The records below are to be repeated in full, exactly as they are.

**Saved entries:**
------------------------

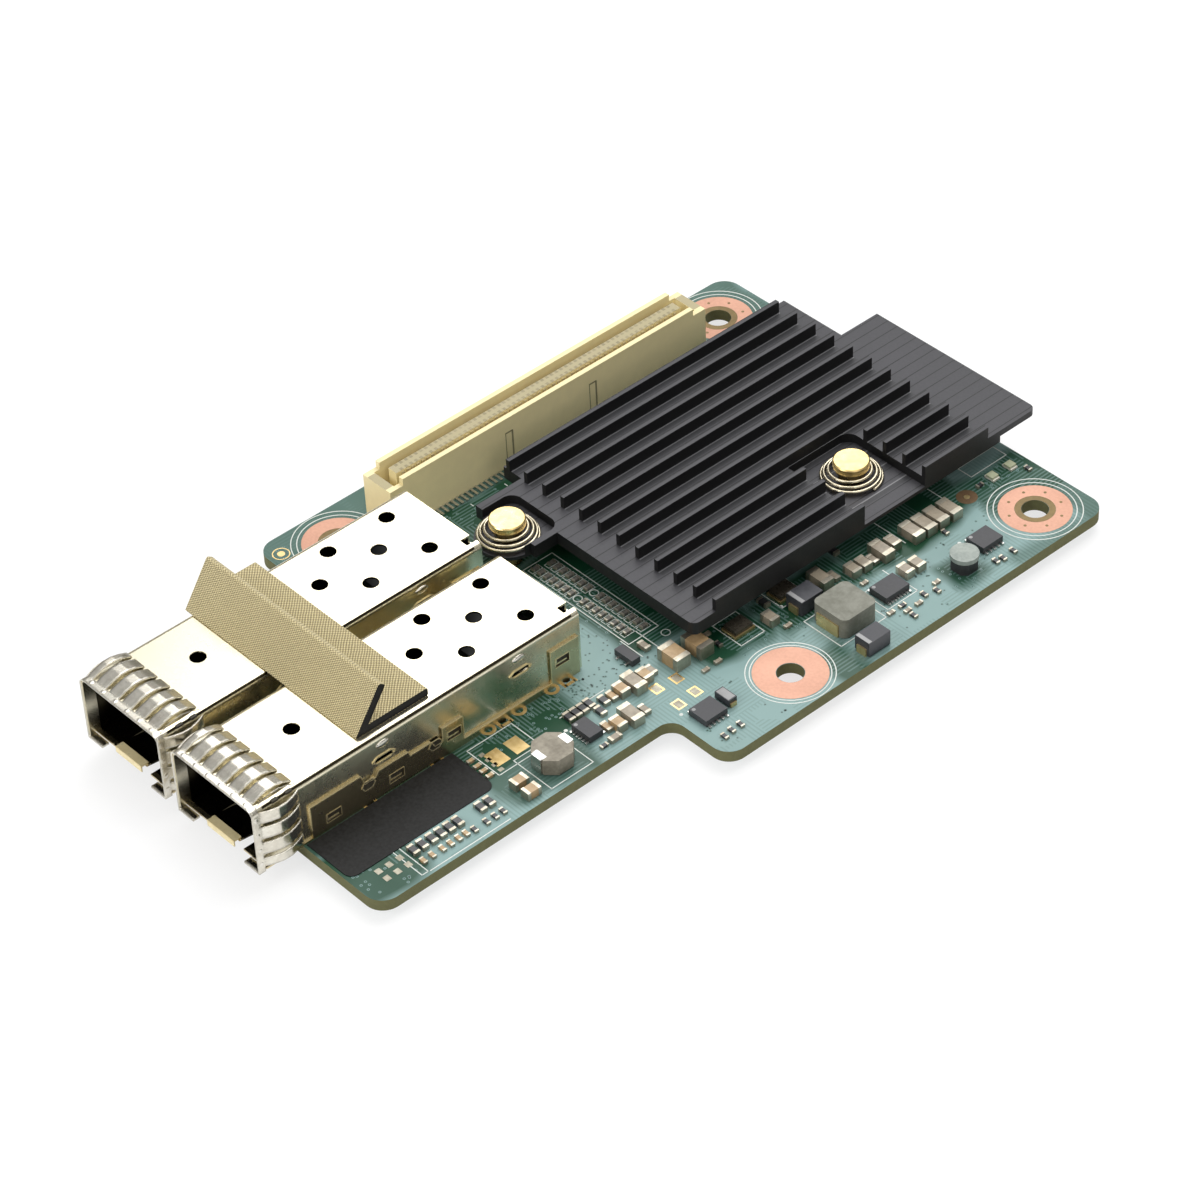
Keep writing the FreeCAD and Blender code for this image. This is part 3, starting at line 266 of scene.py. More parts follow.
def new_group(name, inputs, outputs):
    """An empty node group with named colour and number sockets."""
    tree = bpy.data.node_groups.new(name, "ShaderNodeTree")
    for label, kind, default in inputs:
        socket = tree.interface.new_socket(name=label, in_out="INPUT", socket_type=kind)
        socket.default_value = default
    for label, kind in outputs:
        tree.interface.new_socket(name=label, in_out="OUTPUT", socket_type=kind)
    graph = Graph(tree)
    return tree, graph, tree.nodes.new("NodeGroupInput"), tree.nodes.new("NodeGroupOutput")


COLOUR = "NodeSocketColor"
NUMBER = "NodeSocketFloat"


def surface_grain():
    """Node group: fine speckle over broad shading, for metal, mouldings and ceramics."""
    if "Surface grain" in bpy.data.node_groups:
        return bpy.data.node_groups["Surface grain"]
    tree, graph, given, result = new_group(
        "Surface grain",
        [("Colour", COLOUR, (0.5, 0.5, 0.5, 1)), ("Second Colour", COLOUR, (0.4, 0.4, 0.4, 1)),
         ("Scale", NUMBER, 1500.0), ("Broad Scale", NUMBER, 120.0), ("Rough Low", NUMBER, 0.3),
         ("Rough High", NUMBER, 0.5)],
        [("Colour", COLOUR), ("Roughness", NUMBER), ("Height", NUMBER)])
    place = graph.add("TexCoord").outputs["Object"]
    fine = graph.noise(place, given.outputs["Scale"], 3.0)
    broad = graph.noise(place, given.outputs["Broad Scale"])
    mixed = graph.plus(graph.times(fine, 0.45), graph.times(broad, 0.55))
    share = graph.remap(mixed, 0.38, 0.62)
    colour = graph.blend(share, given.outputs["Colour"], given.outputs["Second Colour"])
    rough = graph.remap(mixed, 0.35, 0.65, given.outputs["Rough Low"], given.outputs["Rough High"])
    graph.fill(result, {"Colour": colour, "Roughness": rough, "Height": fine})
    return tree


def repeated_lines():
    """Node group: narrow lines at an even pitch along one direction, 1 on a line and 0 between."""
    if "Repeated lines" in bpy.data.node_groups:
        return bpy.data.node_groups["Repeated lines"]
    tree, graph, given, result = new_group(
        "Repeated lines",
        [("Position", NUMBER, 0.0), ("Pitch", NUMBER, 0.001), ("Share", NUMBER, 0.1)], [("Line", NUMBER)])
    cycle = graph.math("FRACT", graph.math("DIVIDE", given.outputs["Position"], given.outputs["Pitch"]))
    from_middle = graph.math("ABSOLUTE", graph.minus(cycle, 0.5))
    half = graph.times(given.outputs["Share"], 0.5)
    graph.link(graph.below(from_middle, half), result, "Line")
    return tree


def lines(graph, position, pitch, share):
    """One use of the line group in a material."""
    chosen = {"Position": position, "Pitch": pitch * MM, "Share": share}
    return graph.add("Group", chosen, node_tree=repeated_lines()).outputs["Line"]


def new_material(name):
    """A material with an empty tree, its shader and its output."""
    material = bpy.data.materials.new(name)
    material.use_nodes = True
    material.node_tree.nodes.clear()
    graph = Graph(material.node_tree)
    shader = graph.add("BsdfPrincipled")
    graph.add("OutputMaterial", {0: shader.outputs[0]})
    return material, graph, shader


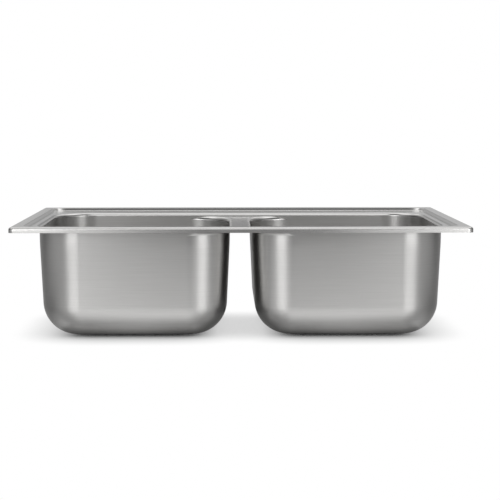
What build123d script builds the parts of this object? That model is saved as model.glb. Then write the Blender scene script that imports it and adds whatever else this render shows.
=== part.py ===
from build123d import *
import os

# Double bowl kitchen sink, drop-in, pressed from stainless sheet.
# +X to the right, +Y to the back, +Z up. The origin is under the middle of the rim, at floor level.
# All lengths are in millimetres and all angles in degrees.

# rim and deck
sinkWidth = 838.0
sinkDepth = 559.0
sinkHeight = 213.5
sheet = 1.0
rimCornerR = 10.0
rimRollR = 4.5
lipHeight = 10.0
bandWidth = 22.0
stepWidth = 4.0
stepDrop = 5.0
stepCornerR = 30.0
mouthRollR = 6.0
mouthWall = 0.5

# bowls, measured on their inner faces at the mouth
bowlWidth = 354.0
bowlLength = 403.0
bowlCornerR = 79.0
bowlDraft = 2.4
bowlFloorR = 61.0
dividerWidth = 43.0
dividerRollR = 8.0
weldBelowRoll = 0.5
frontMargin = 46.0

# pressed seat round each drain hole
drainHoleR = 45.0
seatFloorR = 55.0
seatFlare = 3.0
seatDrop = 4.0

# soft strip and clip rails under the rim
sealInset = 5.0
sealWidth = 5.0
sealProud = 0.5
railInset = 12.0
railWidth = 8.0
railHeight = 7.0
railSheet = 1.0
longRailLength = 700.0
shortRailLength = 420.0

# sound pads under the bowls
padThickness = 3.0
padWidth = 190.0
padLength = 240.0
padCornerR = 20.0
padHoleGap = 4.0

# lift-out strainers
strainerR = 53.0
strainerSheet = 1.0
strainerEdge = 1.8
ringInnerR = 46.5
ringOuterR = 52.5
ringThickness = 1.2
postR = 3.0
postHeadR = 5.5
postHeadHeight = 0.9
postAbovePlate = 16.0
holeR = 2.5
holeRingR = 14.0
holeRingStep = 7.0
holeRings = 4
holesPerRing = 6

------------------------

**Exercise result:**
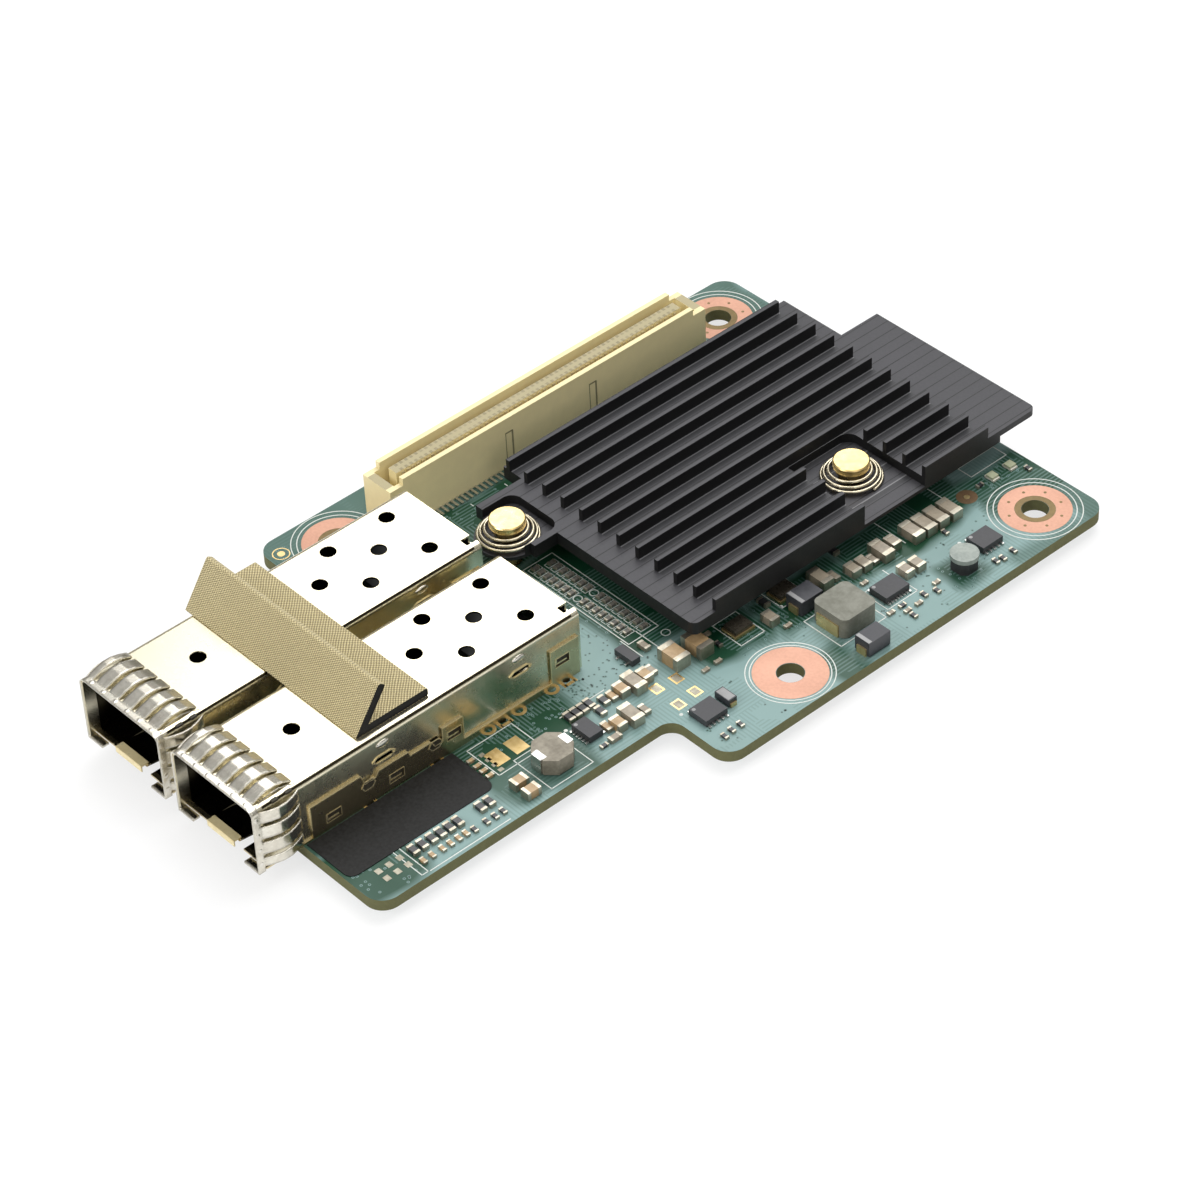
Keep writing the FreeCAD and Blender code for this image. This is part 3, starting at line 266 of scene.py. More parts follow.
def new_group(name, inputs, outputs):
    """An empty node group with named colour and number sockets."""
    tree = bpy.data.node_groups.new(name, "ShaderNodeTree")
    for label, kind, default in inputs:
        socket = tree.interface.new_socket(name=label, in_out="INPUT", socket_type=kind)
        socket.default_value = default
    for label, kind in outputs:
        tree.interface.new_socket(name=label, in_out="OUTPUT", socket_type=kind)
    graph = Graph(tree)
    return tree, graph, tree.nodes.new("NodeGroupInput"), tree.nodes.new("NodeGroupOutput")


COLOUR = "NodeSocketColor"
NUMBER = "NodeSocketFloat"


def surface_grain():
    """Node group: fine speckle over broad shading, for metal, mouldings and ceramics."""
    if "Surface grain" in bpy.data.node_groups:
        return bpy.data.node_groups["Surface grain"]
    tree, graph, given, result = new_group(
        "Surface grain",
        [("Colour", COLOUR, (0.5, 0.5, 0.5, 1)), ("Second Colour", COLOUR, (0.4, 0.4, 0.4, 1)),
         ("Scale", NUMBER, 1500.0), ("Broad Scale", NUMBER, 120.0), ("Rough Low", NUMBER, 0.3),
         ("Rough High", NUMBER, 0.5)],
        [("Colour", COLOUR), ("Roughness", NUMBER), ("Height", NUMBER)])
    place = graph.add("TexCoord").outputs["Object"]
    fine = graph.noise(place, given.outputs["Scale"], 3.0)
    broad = graph.noise(place, given.outputs["Broad Scale"])
    mixed = graph.plus(graph.times(fine, 0.45), graph.times(broad, 0.55))
    share = graph.remap(mixed, 0.38, 0.62)
    colour = graph.blend(share, given.outputs["Colour"], given.outputs["Second Colour"])
    rough = graph.remap(mixed, 0.35, 0.65, given.outputs["Rough Low"], given.outputs["Rough High"])
    graph.fill(result, {"Colour": colour, "Roughness": rough, "Height": fine})
    return tree


def repeated_lines():
    """Node group: narrow lines at an even pitch along one direction, 1 on a line and 0 between."""
    if "Repeated lines" in bpy.data.node_groups:
        return bpy.data.node_groups["Repeated lines"]
    tree, graph, given, result = new_group(
        "Repeated lines",
        [("Position", NUMBER, 0.0), ("Pitch", NUMBER, 0.001), ("Share", NUMBER, 0.1)], [("Line", NUMBER)])
    cycle = graph.math("FRACT", graph.math("DIVIDE", given.outputs["Position"], given.outputs["Pitch"]))
    from_middle = graph.math("ABSOLUTE", graph.minus(cycle, 0.5))
    half = graph.times(given.outputs["Share"], 0.5)
    graph.link(graph.below(from_middle, half), result, "Line")
    return tree


def lines(graph, position, pitch, share):
    """One use of the line group in a material."""
    chosen = {"Position": position, "Pitch": pitch * MM, "Share": share}
    return graph.add("Group", chosen, node_tree=repeated_lines()).outputs["Line"]


def new_material(name):
    """A material with an empty tree, its shader and its output."""
    material = bpy.data.materials.new(name)
    material.use_nodes = True
    material.node_tree.nodes.clear()
    graph = Graph(material.node_tree)
    shader = graph.add("BsdfPrincipled")
    graph.add("OutputMaterial", {0: shader.outputs[0]})
    return material, graph, shader


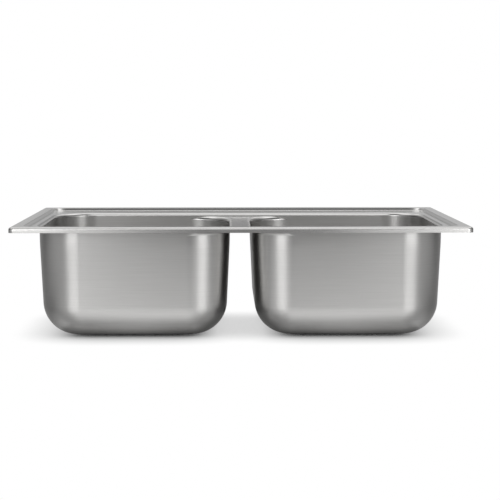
What build123d script builds the parts of this object? That model is saved as model.glb. Then write the Blender scene script that imports it and adds whatever else this render shows.
=== part.py ===
from build123d import *
import os

# Double bowl kitchen sink, drop-in, pressed from stainless sheet.
# +X to the right, +Y to the back, +Z up. The origin is under the middle of the rim, at floor level.
# All lengths are in millimetres and all angles in degrees.

# rim and deck
sinkWidth = 838.0
sinkDepth = 559.0
sinkHeight = 213.5
sheet = 1.0
rimCornerR = 10.0
rimRollR = 4.5
lipHeight = 10.0
bandWidth = 22.0
stepWidth = 4.0
stepDrop = 5.0
stepCornerR = 30.0
mouthRollR = 6.0
mouthWall = 0.5

# bowls, measured on their inner faces at the mouth
bowlWidth = 354.0
bowlLength = 403.0
bowlCornerR = 79.0
bowlDraft = 2.4
bowlFloorR = 61.0
dividerWidth = 43.0
dividerRollR = 8.0
weldBelowRoll = 0.5
frontMargin = 46.0

# pressed seat round each drain hole
drainHoleR = 45.0
seatFloorR = 55.0
seatFlare = 3.0
seatDrop = 4.0

# soft strip and clip rails under the rim
sealInset = 5.0
sealWidth = 5.0
sealProud = 0.5
railInset = 12.0
railWidth = 8.0
railHeight = 7.0
railSheet = 1.0
longRailLength = 700.0
shortRailLength = 420.0

# sound pads under the bowls
padThickness = 3.0
padWidth = 190.0
padLength = 240.0
padCornerR = 20.0
padHoleGap = 4.0

# lift-out strainers
strainerR = 53.0
strainerSheet = 1.0
strainerEdge = 1.8
ringInnerR = 46.5
ringOuterR = 52.5
ringThickness = 1.2
postR = 3.0
postHeadR = 5.5
postHeadHeight = 0.9
postAbovePlate = 16.0
holeR = 2.5
holeRingR = 14.0
holeRingStep = 7.0
holeRings = 4
holesPerRing = 6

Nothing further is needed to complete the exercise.